▶ _Required work_: Single out the lines of the material that contain "between" and copy them.

^^^^^^^^

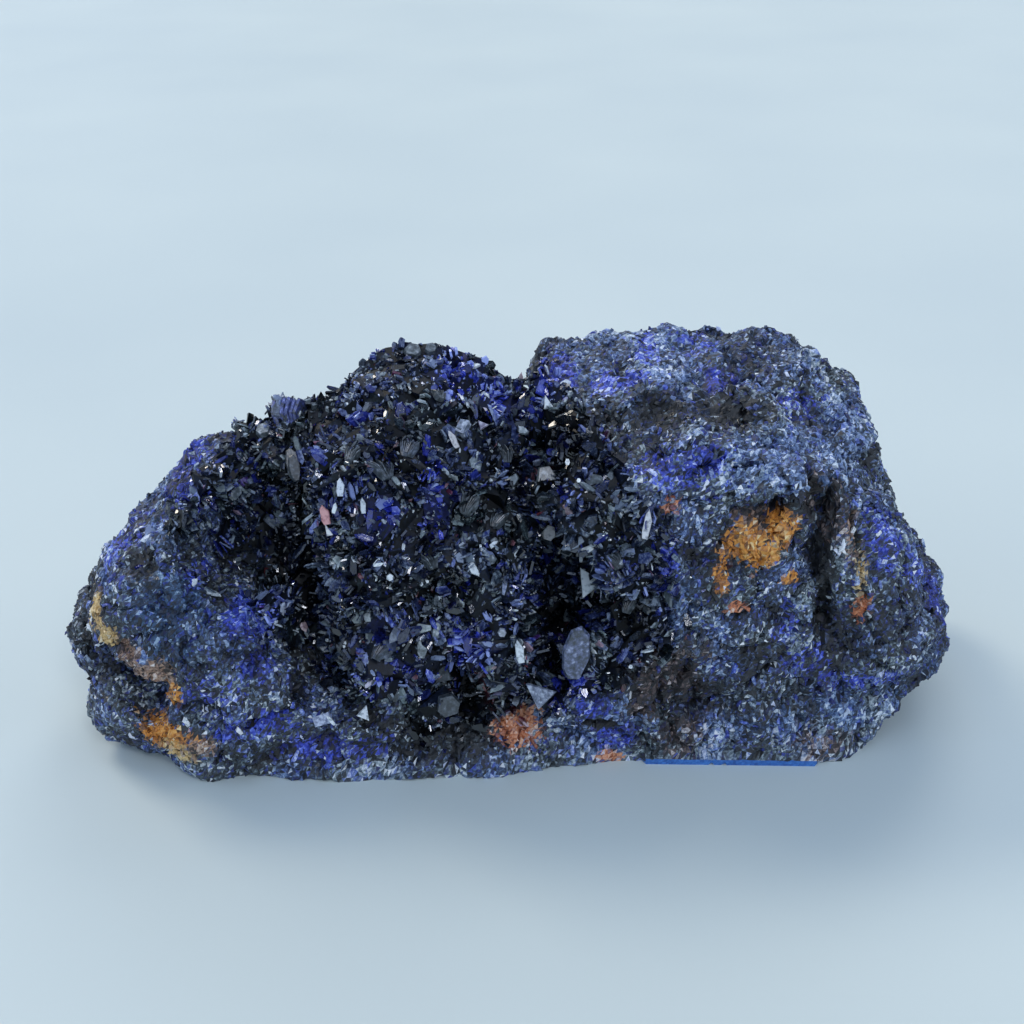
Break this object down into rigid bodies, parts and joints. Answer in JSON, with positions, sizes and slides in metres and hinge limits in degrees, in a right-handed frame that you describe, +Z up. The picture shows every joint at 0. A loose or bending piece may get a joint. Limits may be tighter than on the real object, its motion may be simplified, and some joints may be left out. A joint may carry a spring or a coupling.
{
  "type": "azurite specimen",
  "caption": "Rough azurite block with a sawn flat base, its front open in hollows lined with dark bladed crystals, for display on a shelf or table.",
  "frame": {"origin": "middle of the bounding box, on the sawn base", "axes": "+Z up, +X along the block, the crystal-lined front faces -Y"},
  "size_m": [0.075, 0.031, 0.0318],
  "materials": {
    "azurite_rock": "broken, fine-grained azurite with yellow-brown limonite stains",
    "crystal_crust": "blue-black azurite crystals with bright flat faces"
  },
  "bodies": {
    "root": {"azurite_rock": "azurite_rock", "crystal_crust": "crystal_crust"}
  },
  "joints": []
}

^^^^^^^^

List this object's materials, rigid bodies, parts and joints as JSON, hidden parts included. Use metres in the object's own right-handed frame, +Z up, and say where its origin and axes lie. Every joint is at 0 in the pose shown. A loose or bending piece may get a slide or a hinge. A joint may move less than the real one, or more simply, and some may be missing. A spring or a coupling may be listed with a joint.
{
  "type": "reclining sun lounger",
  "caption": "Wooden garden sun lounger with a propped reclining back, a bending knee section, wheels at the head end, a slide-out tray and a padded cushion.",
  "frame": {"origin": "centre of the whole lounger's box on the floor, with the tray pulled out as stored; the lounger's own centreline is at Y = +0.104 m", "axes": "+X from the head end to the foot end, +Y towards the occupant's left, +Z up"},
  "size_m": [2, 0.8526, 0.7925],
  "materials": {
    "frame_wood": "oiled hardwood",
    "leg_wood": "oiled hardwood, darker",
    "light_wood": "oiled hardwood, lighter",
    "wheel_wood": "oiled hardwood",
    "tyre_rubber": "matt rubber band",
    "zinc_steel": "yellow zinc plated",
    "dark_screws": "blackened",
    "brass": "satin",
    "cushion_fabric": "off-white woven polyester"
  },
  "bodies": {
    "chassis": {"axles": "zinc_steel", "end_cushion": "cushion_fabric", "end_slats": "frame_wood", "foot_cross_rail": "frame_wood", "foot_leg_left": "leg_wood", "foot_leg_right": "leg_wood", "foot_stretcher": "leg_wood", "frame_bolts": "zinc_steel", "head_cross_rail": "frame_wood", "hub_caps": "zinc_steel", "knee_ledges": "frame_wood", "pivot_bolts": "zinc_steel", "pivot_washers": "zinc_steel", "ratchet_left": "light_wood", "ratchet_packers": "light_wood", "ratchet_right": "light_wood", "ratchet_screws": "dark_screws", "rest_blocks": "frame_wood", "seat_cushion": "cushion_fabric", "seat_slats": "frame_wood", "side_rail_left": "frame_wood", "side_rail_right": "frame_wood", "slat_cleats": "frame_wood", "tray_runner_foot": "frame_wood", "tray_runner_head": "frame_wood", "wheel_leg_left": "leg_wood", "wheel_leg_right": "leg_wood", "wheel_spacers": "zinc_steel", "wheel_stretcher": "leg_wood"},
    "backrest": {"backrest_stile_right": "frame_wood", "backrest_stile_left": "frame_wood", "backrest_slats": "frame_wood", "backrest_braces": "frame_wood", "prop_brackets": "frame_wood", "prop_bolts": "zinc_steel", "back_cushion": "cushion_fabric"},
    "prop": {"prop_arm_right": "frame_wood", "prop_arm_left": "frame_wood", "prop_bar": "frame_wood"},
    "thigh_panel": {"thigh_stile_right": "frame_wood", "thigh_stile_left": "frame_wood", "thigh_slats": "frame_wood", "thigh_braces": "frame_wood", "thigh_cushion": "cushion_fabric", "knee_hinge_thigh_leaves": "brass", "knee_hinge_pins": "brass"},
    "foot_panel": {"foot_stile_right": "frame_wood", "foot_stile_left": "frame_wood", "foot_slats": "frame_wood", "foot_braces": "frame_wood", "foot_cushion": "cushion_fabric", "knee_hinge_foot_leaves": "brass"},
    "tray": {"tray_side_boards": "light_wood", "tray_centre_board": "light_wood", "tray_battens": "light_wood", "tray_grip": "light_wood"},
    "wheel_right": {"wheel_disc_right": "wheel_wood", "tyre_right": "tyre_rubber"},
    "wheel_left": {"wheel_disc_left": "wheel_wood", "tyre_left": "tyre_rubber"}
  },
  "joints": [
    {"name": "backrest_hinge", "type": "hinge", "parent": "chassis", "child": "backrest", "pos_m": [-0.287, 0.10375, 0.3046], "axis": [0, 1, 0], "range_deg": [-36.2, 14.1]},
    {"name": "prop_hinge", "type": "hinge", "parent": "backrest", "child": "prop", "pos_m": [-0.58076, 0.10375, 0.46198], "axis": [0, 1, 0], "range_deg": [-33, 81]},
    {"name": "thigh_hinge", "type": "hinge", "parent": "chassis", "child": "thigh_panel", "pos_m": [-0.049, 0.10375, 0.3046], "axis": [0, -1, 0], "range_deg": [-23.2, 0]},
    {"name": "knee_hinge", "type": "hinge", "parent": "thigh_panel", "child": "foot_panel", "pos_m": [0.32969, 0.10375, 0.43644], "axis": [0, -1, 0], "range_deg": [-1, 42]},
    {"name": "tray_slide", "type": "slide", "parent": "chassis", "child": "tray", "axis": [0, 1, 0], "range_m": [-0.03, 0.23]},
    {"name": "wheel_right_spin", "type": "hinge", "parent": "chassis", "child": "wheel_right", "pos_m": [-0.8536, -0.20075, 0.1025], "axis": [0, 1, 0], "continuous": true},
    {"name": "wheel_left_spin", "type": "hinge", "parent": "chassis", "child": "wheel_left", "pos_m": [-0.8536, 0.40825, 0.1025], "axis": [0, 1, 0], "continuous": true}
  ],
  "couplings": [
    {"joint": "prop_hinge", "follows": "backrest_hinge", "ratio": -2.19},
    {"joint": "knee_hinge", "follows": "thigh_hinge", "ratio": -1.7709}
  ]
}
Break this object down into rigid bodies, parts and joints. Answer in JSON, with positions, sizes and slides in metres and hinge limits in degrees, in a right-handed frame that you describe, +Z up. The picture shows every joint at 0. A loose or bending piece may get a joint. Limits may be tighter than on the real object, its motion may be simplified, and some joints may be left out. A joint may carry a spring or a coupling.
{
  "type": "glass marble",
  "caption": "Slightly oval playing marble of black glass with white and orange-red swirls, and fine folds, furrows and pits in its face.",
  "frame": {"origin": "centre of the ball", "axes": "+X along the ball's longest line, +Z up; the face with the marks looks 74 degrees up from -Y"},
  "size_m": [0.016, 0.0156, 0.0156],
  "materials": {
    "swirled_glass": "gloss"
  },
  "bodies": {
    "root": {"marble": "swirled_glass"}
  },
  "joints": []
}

^^^^^^^^

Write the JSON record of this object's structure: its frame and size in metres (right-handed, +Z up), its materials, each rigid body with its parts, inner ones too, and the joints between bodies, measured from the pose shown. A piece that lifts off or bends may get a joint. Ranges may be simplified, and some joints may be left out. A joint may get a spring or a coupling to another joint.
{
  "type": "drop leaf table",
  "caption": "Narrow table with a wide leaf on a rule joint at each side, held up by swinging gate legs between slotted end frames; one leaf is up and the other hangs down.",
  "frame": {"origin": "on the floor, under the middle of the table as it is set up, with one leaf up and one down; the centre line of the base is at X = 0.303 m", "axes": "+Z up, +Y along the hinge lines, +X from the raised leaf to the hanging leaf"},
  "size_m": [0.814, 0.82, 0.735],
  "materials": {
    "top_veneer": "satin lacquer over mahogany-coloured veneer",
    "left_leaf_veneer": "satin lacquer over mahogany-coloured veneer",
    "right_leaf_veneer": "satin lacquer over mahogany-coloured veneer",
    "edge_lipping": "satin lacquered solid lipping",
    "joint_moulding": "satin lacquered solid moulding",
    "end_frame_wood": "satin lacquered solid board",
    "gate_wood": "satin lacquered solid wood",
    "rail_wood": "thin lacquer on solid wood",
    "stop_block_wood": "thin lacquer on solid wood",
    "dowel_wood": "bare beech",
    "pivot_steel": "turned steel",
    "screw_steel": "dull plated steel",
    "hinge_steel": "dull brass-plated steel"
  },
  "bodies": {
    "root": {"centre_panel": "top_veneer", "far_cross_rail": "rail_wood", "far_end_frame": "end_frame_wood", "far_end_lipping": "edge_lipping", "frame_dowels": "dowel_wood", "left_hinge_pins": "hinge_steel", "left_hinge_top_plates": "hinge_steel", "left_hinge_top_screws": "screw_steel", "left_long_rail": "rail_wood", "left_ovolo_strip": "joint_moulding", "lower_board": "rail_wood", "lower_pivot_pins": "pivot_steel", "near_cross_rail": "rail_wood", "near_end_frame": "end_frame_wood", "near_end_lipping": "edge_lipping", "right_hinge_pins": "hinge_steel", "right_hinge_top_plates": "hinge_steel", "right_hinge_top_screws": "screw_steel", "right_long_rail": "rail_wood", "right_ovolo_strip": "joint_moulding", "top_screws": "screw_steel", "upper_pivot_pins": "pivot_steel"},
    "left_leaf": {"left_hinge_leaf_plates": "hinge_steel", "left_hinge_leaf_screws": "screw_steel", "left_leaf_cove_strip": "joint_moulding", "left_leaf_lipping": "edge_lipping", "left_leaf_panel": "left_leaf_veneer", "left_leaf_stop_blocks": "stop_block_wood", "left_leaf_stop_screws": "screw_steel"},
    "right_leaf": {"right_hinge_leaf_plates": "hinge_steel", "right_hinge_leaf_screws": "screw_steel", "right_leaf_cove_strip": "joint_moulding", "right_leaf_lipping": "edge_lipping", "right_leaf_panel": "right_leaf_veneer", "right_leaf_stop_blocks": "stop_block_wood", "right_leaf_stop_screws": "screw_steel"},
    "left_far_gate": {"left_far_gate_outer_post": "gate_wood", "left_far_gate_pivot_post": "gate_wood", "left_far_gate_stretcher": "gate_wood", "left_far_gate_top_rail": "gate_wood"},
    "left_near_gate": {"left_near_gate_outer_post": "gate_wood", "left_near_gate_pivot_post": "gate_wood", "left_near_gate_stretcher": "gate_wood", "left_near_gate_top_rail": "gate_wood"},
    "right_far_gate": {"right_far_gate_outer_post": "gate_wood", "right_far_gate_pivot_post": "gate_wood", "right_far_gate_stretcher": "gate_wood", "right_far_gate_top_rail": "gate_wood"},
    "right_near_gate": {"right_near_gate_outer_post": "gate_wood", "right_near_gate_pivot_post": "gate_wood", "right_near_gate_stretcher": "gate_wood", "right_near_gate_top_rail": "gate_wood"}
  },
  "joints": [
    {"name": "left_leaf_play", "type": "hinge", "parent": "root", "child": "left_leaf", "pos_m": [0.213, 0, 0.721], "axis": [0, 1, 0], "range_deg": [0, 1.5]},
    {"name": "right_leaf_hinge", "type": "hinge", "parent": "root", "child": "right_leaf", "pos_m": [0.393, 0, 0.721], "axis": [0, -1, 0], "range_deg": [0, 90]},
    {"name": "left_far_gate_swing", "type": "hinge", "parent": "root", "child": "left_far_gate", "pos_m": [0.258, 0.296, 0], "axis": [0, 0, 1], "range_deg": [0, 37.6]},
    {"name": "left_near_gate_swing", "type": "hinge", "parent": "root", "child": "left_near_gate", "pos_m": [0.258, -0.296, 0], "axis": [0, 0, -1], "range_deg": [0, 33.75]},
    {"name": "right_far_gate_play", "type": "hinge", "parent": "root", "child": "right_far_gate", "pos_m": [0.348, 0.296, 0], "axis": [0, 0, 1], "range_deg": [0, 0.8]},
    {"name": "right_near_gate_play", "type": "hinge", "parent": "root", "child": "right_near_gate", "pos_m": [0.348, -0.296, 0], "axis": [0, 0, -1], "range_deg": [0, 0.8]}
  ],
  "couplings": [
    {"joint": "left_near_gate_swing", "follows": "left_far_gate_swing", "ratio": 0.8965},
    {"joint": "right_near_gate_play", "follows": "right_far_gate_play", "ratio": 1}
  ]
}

^^^^^^^^

▶ _Final result_:
Write the JSON record of this object's structure: its frame and size in metres (right-handed, +Z up), its materials, each rigid body with its parts, inner ones too, and the joints between bodies, measured from the pose shown. A piece that lifts off or bends may get a joint. Ranges may be simplified, and some joints may be left out. A joint may get a spring or a coupling to another joint.
  "caption": "Narrow table with a wide leaf on a rule joint at each side, held up by swinging gate legs between slotted end frames; one leaf is up and the other hangs down.",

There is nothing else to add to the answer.